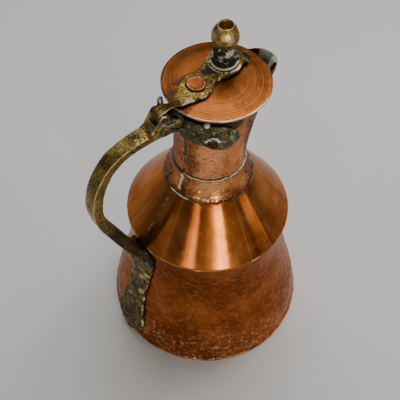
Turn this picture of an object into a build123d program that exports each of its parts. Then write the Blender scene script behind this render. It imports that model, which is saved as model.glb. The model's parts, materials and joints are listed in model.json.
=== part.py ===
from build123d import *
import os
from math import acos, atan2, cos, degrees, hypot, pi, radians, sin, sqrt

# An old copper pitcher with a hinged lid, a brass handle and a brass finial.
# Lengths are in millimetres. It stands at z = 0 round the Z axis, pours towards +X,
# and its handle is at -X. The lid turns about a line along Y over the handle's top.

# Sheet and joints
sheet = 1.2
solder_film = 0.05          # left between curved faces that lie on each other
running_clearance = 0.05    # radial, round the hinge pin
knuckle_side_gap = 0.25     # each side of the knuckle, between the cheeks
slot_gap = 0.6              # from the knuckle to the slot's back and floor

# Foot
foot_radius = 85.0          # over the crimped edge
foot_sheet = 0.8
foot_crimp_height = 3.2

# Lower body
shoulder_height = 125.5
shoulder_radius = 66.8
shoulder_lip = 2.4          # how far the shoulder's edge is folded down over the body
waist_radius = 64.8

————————

## Objective
Quote exactly the lines running from the start of the listing above through the line where "from math import" is found, and output no other lines.

## Answer to this exercise
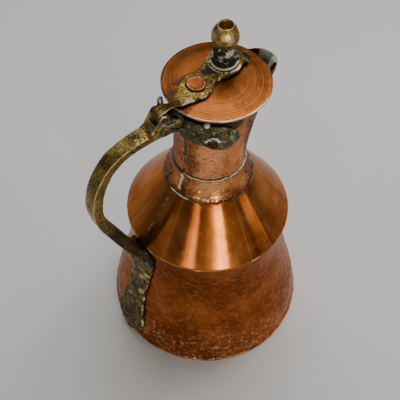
Turn this picture of an object into a build123d program that exports each of its parts. Then write the Blender scene script behind this render. It imports that model, which is saved as model.glb. The model's parts, materials and joints are listed in model.json.
=== part.py ===
from build123d import *
import os
from math import acos, atan2, cos, degrees, hypot, pi, radians, sin, sqrt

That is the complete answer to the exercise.